Friday, July 25, 2003

Washington Post: New Estimates on Whale Population

Scientists may have profoundly underestimated the number of whales that once lived in the North Atlantic Ocean, a controversial finding that could have critical implications for the future of whaling and whale conservation, a new genetic study concludes.

The gulf between the new estimates and those from existing historical-statistical studies is so vast -- a difference of several hundred thousand animals -- that it has already provoked a spirited debate over scientists' techniques in gathering and analyzing the data.

"We're suggesting that the oceans can support these populations in the long term, and in fact did," said geneticist Joe Roman, a Harvard University graduate student and co-author of the new study with Stanford biologist Stephen R. Palumbi. "There are all kinds of different views on this, and we knew it was going to be controversial, but this is what the data show."

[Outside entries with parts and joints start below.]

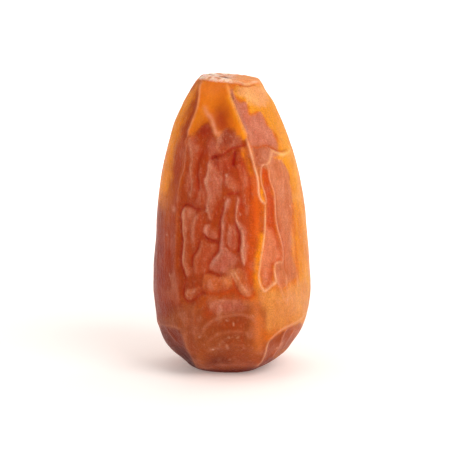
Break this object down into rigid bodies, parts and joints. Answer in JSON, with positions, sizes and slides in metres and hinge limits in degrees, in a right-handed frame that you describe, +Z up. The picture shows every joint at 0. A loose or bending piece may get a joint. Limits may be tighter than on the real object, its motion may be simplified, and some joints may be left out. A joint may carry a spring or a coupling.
{
  "type": "sukkari date",
  "caption": "Whole dried sukkari date standing on its blunt end, tapering to a small flat stem scar, with long pinched ridges and a wrinkled front.",
  "frame": {"origin": "under the middle of the fruit's box, on the flat that it stands on", "axes": "+Z up along the fruit from its blunt end to the stem scar, -Y towards the wrinkled front, +X to the front's right"},
  "size_m": [0.0226, 0.0222, 0.0422],
  "materials": {
    "date_skin": "thin waxy skin of a dried fruit, amber to red-brown, slightly translucent, satin"
  },
  "bodies": {
    "root": {"date_fruit": "date_skin"}
  },
  "joints": []
}
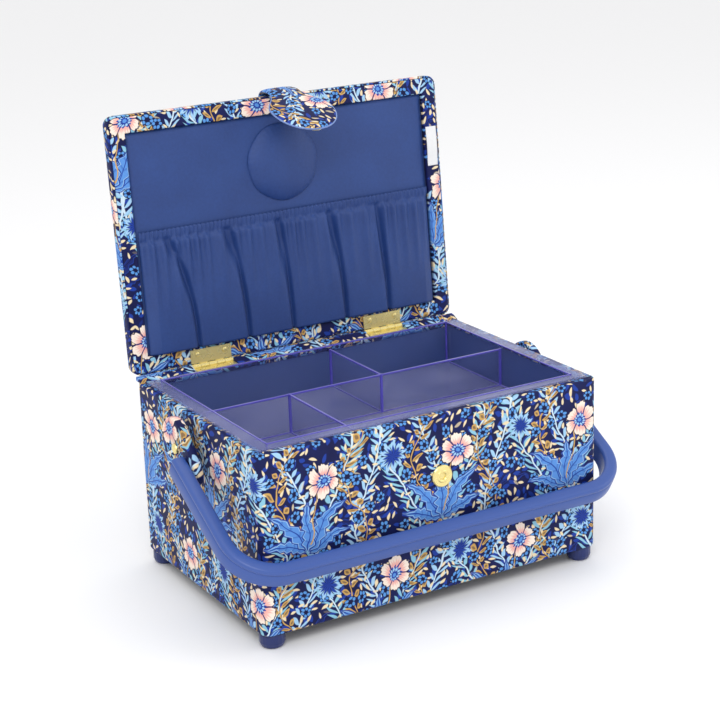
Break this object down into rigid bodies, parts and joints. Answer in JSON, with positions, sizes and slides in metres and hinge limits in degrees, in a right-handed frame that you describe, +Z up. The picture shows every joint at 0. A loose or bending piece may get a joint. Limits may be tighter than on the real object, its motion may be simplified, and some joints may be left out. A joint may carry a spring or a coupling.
{
  "type": "sewing box",
  "caption": "Fabric-covered rectangular sewing box with a hinged padded lid, closure tab, front-resting carrying handle and a lift-out clear tray.",
  "frame": {"origin": "centre of the overall outline, on the surface the feet stand on", "axes": "+Z up, +Y towards the hinges at the back, +X to the right of someone facing the front"},
  "size_m": [0.359, 0.268, 0.3756],
  "materials": {
    "print_cloth": "printed cotton, blue ground",
    "lining_cloth": "plain blue woven lining",
    "board": "dense board",
    "wadding": "soft wadding",
    "base_felt": "dark base cloth",
    "label_cloth": "woven tape, plain",
    "elastic": "flat elastic",
    "brass": "polished",
    "blue_plastic": "satin moulded",
    "dark_plastic": "satin moulded",
    "clear_plastic": "clear violet tint"
  },
  "bodies": {
    "case": {"outer_cover": "print_cloth", "front_board": "board", "back_board": "board", "left_board": "board", "right_board": "board", "base_board": "board", "base_cover": "base_felt", "front_lining": "lining_cloth", "back_lining": "lining_cloth", "left_lining": "lining_cloth", "right_lining": "lining_cloth", "floor_lining": "lining_cloth", "foot_front_left": "dark_plastic", "foot_front_right": "dark_plastic", "foot_back_left": "dark_plastic", "foot_back_right": "dark_plastic", "snap_socket": "brass", "case_leaf_left": "brass", "case_leaf_right": "brass", "hinge_pin_left": "brass", "hinge_pin_right": "brass", "case_rivet_left_1": "brass", "case_rivet_left_2": "brass", "case_rivet_right_1": "brass", "case_rivet_right_2": "brass", "pivot_spacer_left": "brass", "pivot_spacer_right": "brass", "pivot_rivet_left": "brass", "pivot_rivet_right": "brass"},
    "lid": {"lid_frame": "print_cloth", "lid_lining": "lining_cloth", "lid_board": "board", "lid_padding": "wadding", "lid_cover": "print_cloth", "pocket": "lining_cloth", "pocket_elastic": "elastic", "pin_cushion": "lining_cloth", "label": "label_cloth", "tab_anchor": "print_cloth", "lid_leaf_left": "brass", "lid_leaf_right": "brass", "lid_rivet_left_1": "brass", "lid_rivet_left_2": "brass", "lid_rivet_right_1": "brass", "lid_rivet_right_2": "brass"},
    "strap": {"tab_strap": "print_cloth"},
    "tongue": {"tab_tongue": "print_cloth", "snap_stud": "brass"},
    "handle": {"handle_bail": "blue_plastic", "ear_left": "print_cloth", "ear_right": "print_cloth"},
    "tray": {"tray": "clear_plastic"}
  },
  "joints": [
    {"name": "lid_hinge", "type": "hinge", "parent": "case", "child": "lid", "pos_m": [0, 0.09629, 0.1593], "axis": [1, 0, 0], "range_deg": [0, 95]},
    {"name": "strap_bend", "type": "hinge", "parent": "lid", "child": "strap", "pos_m": [0, 0.12791, 0.37155], "axis": [-1, 0, 0], "range_deg": [0, 26]},
    {"name": "flap_fold", "type": "hinge", "parent": "strap", "child": "tongue", "pos_m": [0, 0.10986, 0.37394], "axis": [-1, 0, 0], "range_deg": [0, 85]},
    {"name": "handle_swing", "type": "hinge", "parent": "case", "child": "handle", "pos_m": [0, -0.00621, 0.133], "axis": [-1, 0, 0], "range_deg": [0, 119]},
    {"name": "tray_lift", "type": "slide", "parent": "case", "child": "tray", "axis": [0, 0, 1], "range_m": [0, 0.08]}
  ],
  "couplings": [
    {"joint": "strap_bend", "follows": "lid_hinge", "ratio": 0.27368}
  ]
}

Roman and Palumbi analyzed DNA from three species of North Atlantic whales and found the genetic variation to be unexpectedly high in all cases -- a result indicating that before commercial whaling began in the 17th and 18th centuries there was a much larger pool of animals than historical records suggest.

In fact, the authors report today in the journal Science, their analysis showed that the pre-whaling, or "historic," population of humpback whales in the North Atlantic was 240,000, 12 times as many as the current historical-statistical estimate of 20,000. There are about 10,000 now.

Roman and Palumbi also estimated the historic population of fin whales at 360,000, nine times more than historical-statistical estimates of 40,000, and the population of minke whales at 265,000, as against statistical estimates of approximately 100,000.

My wild streak must be coming out now. One of my dreams is to go an a whaling reasearch or hunting expedition.